Brent crude fell 2.4% to $98.83 a barrel as reports said the U.S. and Iran are working to restart peace talks, raising hopes for a reopening of Strait of Hormuz tanker traffic. European stocks were mixed to lower, while U.S. equities rallied on Wednesday on expectations the war could end soon. Shell dipped after stronger quarterly profit was offset by reduced share buybacks, and Arm Holdings gave a first-quarter revenue outlook above estimates, supporting chip stocks.

Analysis

The market is treating the negotiation headline as an oil-supply event, but the bigger near-term effect is a volatility crush in energy-linked assets. If the Strait of Hormuz risk premium fades even partially, downstream winners show up faster than upstream losers: European transport, chemicals, airlines, and consumer names get an input-cost tailwind within days, while integrateds with heavy buyback reliance lose the margin to defend sentiment. That asymmetry matters because the first move is usually in crude, but the second-order move is in equity multiples for sectors that have been priced off persistent $90+ oil. Shell’s reaction is instructive: the market is signaling that cash-flow quality is no longer enough if capital return is perceived as being dialed back. In a softer-crude regime, integrated oils with weaker share-count reduction stories tend to de-rate faster than pure E&Ps, because investors stop paying for “defensive energy” and start modeling lower terminal FCF. The bigger relative winner inside energy is refiners and midstream with fixed-fee exposure if the geopolitical discount unwinds but physical flows normalize. The contrarian risk is that the market is over-optimizing a diplomatic process that could fail on verification or enrichment terms, which would snap oil back higher very quickly. With Brent still near psychologically important levels, a one- to two-week headline cycle can whipsaw oil by 5-10%, but the real risk is a failed negotiation forcing a re-risking of shipping insurance and tanker availability over the next month.

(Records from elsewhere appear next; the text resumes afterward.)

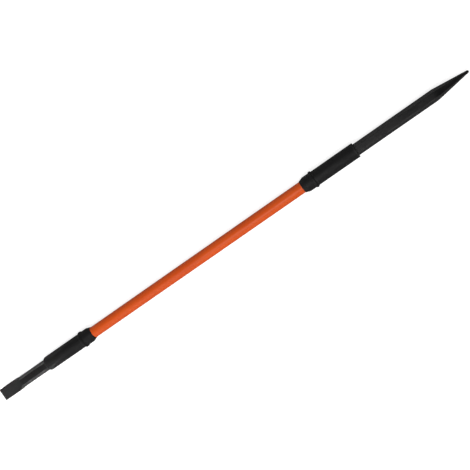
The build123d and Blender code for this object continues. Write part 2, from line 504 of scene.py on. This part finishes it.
@dataclass(frozen=True)
class EndFrame:
    """Where one end of the bar stands. Distances run from the guard's steel side towards the shaft."""

    side: Side
    guard_x: float
    axis_height: float
    turn: float
    reach: float
    guard_length: float
    sleeve_radius: float
    sleeve_length: float
    collar_bead_radius: float
    coupling_start: float
    coupling_end: float
    coupling_radius: float
    weld_length: float
    weld_radius: float
    hex_flats: float
    inner_end: float
    shaft_radius: float

    @classmethod
    def measure(cls, side: Side) -> "EndFrame":
        """Reads one end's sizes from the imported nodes."""
        def node(name: str) -> tuple[Vector, Vector]:
            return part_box(f"{side.value}_{name}")

        inward = 1.0 if side is Side.CHISEL else -1.0
        steel, sleeve, collar, coupling, weld = map(
            node, ("end", "guard_sleeve", "guard_collar", "coupling", "weld"))
        near, far = (0, 1) if side is Side.CHISEL else (1, 0)
        guard_x = sleeve[near].x

        def inside(x: float) -> float:
            return (x - guard_x) * inward

        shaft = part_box("shaft_sleeve")
        return cls(
            side=side, guard_x=guard_x, axis_height=(shaft[0].z + shaft[1].z) / 2,
            turn=0.0 if side is Side.CHISEL else math.pi, reach=-inside(steel[near].x),
            guard_length=inside(collar[far].x), sleeve_radius=(sleeve[1].z - sleeve[0].z) / 2,
            sleeve_length=inside(sleeve[far].x), collar_bead_radius=(collar[1].z - collar[0].z) / 2,
            coupling_start=inside(coupling[near].x), coupling_end=inside(coupling[far].x),
            coupling_radius=(coupling[1].z - coupling[0].z) / 2, weld_length=abs(weld[1].x - weld[0].x),
            weld_radius=(weld[1].z - weld[0].z) / 2, hex_flats=steel[1].z - steel[0].z,
            inner_end=inside(steel[far].x), shaft_radius=(shaft[1].z - shaft[0].z) / 2,
        )

    def place(self) -> Matrix:
        """Matrix from this end's frame to the bar's."""
        stand = Matrix.Translation((self.guard_x, 0.0, self.axis_height))
        return stand @ Matrix.Rotation(self.turn, 4, "Z")


# ------------------------ shaping


def mark_wear(bm: Mesh, bends: Pair) -> None:
    """Writes each vertex's edge-wear value: 0 up to the first bend, 1 from the second, in degrees."""
    flat_angle, sharp_angle = map(math.radians, bends)
    layer = bm.verts.layers.float.new(WEAR_LAYER)
    for vert in bm.verts:
        bend = max((abs(edge.calc_face_angle(0.0)) for edge in vert.link_edges), default=0.0)
        vert[layer] = min(1.0, max(0.0, (bend - flat_angle) / (sharp_angle - flat_angle)))


def roughen(bm: Mesh, depth: float, along: float, across: float, seed: float,
            where: Callable[[Vector], float] = lambda place: 1.0) -> None:
    """Presses the surface in a little, unevenly.

    Args:
        bm: The mesh, with its normals up to date.
        depth: The deepest press.
        along: Hollows for each metre along the bar.
        across: Hollows for each metre across it.
        seed: Moves the pattern, so that two pieces differ.
        where: Share of the depth at a place.
    """
    bm.normal_update()
    moves = []
    for vert in bm.verts:
        spot = Vector((vert.co.x * along + seed, vert.co.y * across, vert.co.z * across + seed))
        press = 0.5 + 0.5 * noise.fractal(spot, *FRACTAL)
        moves.append(vert.normal * (-depth * min(1.0, max(0.0, press)) * where(vert.co)))
    for vert, move in zip(bm.verts, moves):
        vert.co += move


def make_piece(name: str, bm: Mesh, place: Matrix, smooth_below: float) -> bpy.types.Object:
    """Turns a finished mesh into a piece at the origin, riding on the bar.

    Args:
        name: The piece's name.
        bm: The mesh in its own frame. It is freed here.
        place: Matrix from that frame to the bar's.
        smooth_below: Edges that bend by less than this, in degrees, are shaded smooth.

    Returns:
        The piece.
    """
    bmesh.ops.transform(bm, matrix=place, verts=bm.verts)
    bmesh.ops.recalc_face_normals(bm, faces=bm.faces)
    for face in bm.faces:
        face.smooth = True
    for edge in bm.edges:
        edge.smooth = edge.calc_face_angle(0.0) < math.radians(smooth_below)
    mesh = bpy.data.meshes.new(name)
    bm.to_mesh(mesh)
    bm.free()
    piece = bpy.data.objects.new(name, mesh)
    bpy.context.scene.collection.objects.link(piece)
    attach(piece, ROOT)
    LOG.info("%s: %d faces", name, len(mesh.polygons))
    return piece


def spin_profile(corners: list[Pair], rounded: dict[int, tuple[float, int]], steps: int,
                 longest: float) -> Mesh:
    """Closed ring of material, spun round X from its outline.

    Args:
        corners: The outline's (x, radius) corners, in order.
        rounded: Corner number to the radius that rounds it and the number of segments.
        steps: Faces round the ring.
        longest: Longer edges of the outline are divided to this length.

    Returns:
        The closed mesh.
    """
    bm = bmesh.new()
    verts = [bm.verts.new((x, 0.0, radius)) for x, radius in corners]
    for index, vert in enumerate(verts):
        bm.edges.new((vert, verts[(index + 1) % len(verts)]))
    for index, (radius, segments) in rounded.items():
        ends = [edge.other_vert(verts[index]).co - verts[index].co for edge in verts[index].link_edges]
        offset = radius / math.tan(ends[0].angle(ends[1]) / 2)
        bmesh.ops.bevel(bm, geom=[verts[index]], offset=offset, segments=segments, profile=0.5,
                        affect="VERTICES", material=-1)
    for edge in bm.edges[:]:
        cuts = math.ceil(edge.calc_length() / longest) - 1
        if cuts > 0:
            bmesh.ops.subdivide_edges(bm, edges=[edge], cuts=cuts)
    bmesh.ops.spin(bm, geom=bm.verts[:] + bm.edges[:], cent=(0, 0, 0), axis=(1, 0, 0),
                   angle=2 * math.pi, steps=steps, use_merge=True)
    return bm


# ------------------------ the steel ends


@dataclass(frozen=True)
class Section:
    """Six-cornered section across a steel end: a level crown and base, and a corner each side."""

    x: float
    crown: float
    side: float
    height: float
    drift: float = 0.0

    @classmethod
    def hexagon(cls, x: float, flats: float, drift: float = 0.0) -> "Section":
        """Regular hexagon of a size across flats, with level flats above and below."""
        corners = flats * 2 / math.sqrt(3)
        return cls(x, corners / 2, corners, flats, drift)

    def sizes(self) -> Vector:
        """Crown, side, height and drift together, for arithmetic."""
        return Vector((self.crown, self.side, self.height, self.drift))

    def outline(self, rounding: float, arc_points: int, flat_shares: tuple[float, ...]) -> list[Vector]:
        """Places round the section, with its corners rounded.

        Args:
            rounding: Length that a rounded corner takes from each of its two flats.
            arc_points: Places round each corner.
            flat_shares: Places along each flat, as shares of its length.

        Returns:
            The places, in order, starting at the corner on the +Y side.
        """
        half, top, side = self.crown / 2, self.height / 2, self.side / 2
        across = [(side, 0.0), (half, top), (-half, top), (-side, 0.0), (-half, -top), (half, -top)]
        points = [Vector((self.x, y + self.drift, z)) for y, z in across]
        arcs = []
        for index, corner in enumerate(points):
            before, after = points[index - 1], points[(index + 1) % len(points)]
            limit = CORNER_SHARE * min((before - corner).length, (after - corner).length)
            take = min(rounding, limit)
            start, stop = (corner + (other - corner).normalized() * take for other in (before, after))
            handles = [place.lerp(corner, HANDLE_SHARE) for place in (start, stop)]
            arcs.append(interpolate_bezier(start, *handles, stop, arc_points))
        places = []
        for index, arc in enumerate(arcs):
            places.extend(arc)
            following = arcs[(index + 1) % len(arcs)][0]
            places.extend(arc[-1].lerp(following, share) for share in flat_shares)
        return places


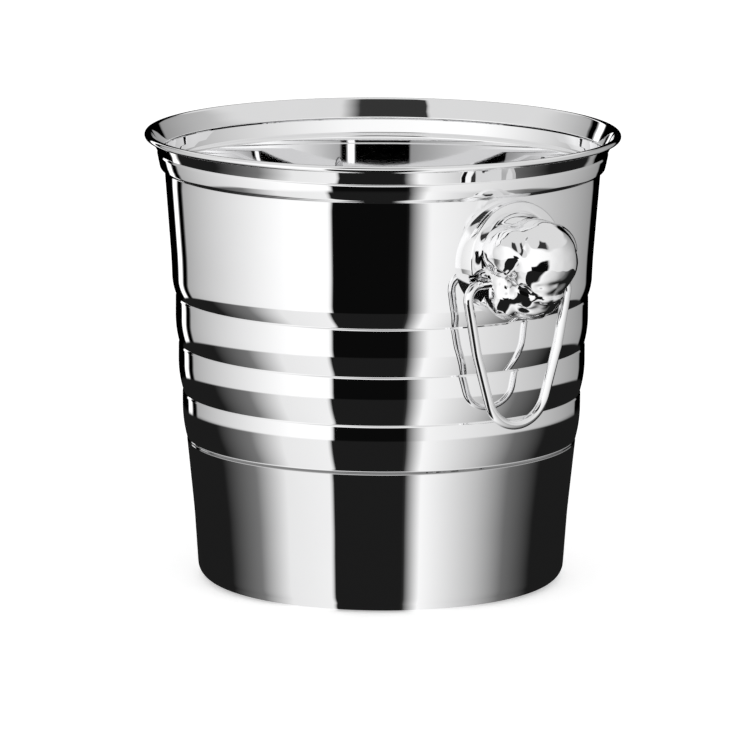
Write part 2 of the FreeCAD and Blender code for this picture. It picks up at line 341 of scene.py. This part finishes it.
SHEET_STEEL = metal("polished_sheet", (0.94, 0.94, 0.945), rough=0.02,
                    wobble=2.0e-5, wobble_scale=30.0, grain=1.5e-7, spun=True)
CAST_CHROME = metal("cast_chrome", (0.95, 0.95, 0.955), rough=0.05,
                    wobble=6.0e-5, wobble_scale=120.0, grain=2.0e-6)
WIRE_CHROME = metal("wire_chrome", (0.95, 0.95, 0.955), rough=0.03,
                    wobble=2.0e-5, wobble_scale=150.0, grain=1.0e-6)
FIXING_STEEL = metal("fixing_steel", (0.72, 0.72, 0.73), rough=0.22,
                     wobble=1.0e-5, wobble_scale=400.0, grain=4.0e-6)


def make_rubber():
    material = bpy.data.materials.new("seal_rubber")
    material.use_nodes = True
    tree = Tree(material.node_tree)
    place = tree.add("ShaderNodeTexCoord").outputs["Object"]
    shader = tree.add("ShaderNodeBsdfPrincipled")
    bloom = tree.noise(place, 700.0, 4.0, 0.6)
    tree.feed(shader.inputs["Roughness"], tree.smooth(bloom, 0.3, 0.7, 0.55, 0.8))
    level = tree.smooth(bloom, 0.3, 0.8, 0.015, 0.035)
    tree.feed(shader.inputs["Base Color"], tree.combine(level, level, level))
    bump = tree.add("ShaderNodeBump")
    bump.inputs["Distance"].default_value = 2.0e-5
    tree.feed(bump.inputs["Height"], bloom)
    tree.feed(shader.inputs["Normal"], bump.outputs[0])
    tree.feed(tree.add("ShaderNodeOutputMaterial").inputs["Surface"], shader.outputs[0])
    return material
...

In that case, the current dip in crude would be a false signal and the equities that sold off on the peace narrative would be the fastest mean-reversion trade. On semis, the Arm read-through is more important as a validation of capex durability than as a one-day earnings beat. If AI demand remains intact while energy input costs fall, that is a favorable mix for European hardware and chip supply-chain names: margins improve from both ends, and the market can rotate away from macro hedges into secular growth without paying up for the full U.S. AI complex.